I am the twelve-year-old girl, refugee on a small boat,
who throws herself into the ocean after being raped by a sea pirate,
and I am the pirate, my heart not yet capable of seeing and loving.

I am a member of the politburo,
with plenty of power in my hands,
and I am the man who has to pay his "debt of blood"
to, my people,
dying slowly in a forced labor camp.

My joy is like spring, so warm it makes flowers bloom in all
walks of life.
My pain if like a river of tears, so full it fills the four oceans.

Please call me by my true names,
so I can hear all my cries and laughs at once,
so I can see that my joy and pain are one.

Please call me by my true names,
so I can wake up,
and so the door of my heart can be left open,
the door of compassion.

Although this poem may be disconcerting, it certainly was to me the first time I heard it, it says to me that as I work on myself to be more loving, more compassionate, more peaceful, more respectful I influence the core of all that is.

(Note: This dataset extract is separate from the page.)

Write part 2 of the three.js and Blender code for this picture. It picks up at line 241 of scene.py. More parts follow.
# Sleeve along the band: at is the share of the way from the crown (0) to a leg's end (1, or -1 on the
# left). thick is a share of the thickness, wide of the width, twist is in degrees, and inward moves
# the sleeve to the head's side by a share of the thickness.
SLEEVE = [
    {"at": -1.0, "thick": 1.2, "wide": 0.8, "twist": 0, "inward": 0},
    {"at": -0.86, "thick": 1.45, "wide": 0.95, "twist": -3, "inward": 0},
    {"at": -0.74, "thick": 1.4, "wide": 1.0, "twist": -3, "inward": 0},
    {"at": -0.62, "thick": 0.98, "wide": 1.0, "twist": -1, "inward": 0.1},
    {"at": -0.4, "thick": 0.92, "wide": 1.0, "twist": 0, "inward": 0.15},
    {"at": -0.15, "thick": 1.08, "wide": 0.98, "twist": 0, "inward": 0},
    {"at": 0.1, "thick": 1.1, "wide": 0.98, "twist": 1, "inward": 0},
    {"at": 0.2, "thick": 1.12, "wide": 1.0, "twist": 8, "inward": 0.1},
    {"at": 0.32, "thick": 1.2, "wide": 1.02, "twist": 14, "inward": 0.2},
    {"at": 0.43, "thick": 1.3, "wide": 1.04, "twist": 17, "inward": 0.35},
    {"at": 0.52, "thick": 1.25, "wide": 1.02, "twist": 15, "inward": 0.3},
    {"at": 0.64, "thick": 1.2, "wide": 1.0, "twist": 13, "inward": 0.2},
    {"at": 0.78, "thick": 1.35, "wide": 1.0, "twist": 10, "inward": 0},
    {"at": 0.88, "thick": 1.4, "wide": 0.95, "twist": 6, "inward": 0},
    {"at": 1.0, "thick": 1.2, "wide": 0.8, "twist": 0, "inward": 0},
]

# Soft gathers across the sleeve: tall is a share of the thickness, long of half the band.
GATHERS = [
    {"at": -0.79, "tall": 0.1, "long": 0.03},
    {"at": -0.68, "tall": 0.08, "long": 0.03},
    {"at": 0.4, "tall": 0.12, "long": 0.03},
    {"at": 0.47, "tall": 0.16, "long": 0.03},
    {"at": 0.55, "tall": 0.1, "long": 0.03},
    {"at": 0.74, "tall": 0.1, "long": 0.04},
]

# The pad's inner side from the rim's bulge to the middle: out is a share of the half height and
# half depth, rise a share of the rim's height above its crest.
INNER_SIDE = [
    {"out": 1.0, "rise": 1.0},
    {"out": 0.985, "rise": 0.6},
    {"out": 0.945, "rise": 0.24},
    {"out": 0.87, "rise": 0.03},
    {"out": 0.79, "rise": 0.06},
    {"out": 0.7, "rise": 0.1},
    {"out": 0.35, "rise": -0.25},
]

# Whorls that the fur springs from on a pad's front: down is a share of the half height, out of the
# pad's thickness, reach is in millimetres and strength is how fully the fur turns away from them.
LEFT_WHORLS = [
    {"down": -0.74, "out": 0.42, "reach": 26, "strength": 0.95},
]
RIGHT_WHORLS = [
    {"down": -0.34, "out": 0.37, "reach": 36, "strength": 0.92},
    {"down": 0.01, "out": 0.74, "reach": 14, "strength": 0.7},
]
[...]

I believe in a God that loves us all, forgives us and strengthens us. In our reading from Acts, Jesus asks us to be his witnesses in the world, much like that great commissioning that comes at the end of the gospel of Matthew. After Jesus left the disciples, they returned to Jerusalem, a Sabbath day’s journey away. They went to the room where they were staying and they devoted themselves to prayer along with certain women, including Mary the mother of Jesus. I urge you not to forget the importance of prayer as you strive to recognize truth for you. Remember that one of the ways that prayer works is that it changes the person that prays. As I pray to see the Christ in all I meet, I believe that God opens my eyes in a new way and I am able to get closer to helping bring about the Beloved Community. I pray that as we participate in Holy Communion as the body of Christ that we will open not just our eyes but our hearts to the Oneness of Creation. Let us ask for the courage to pray with Jesus that we may all be One. Amen.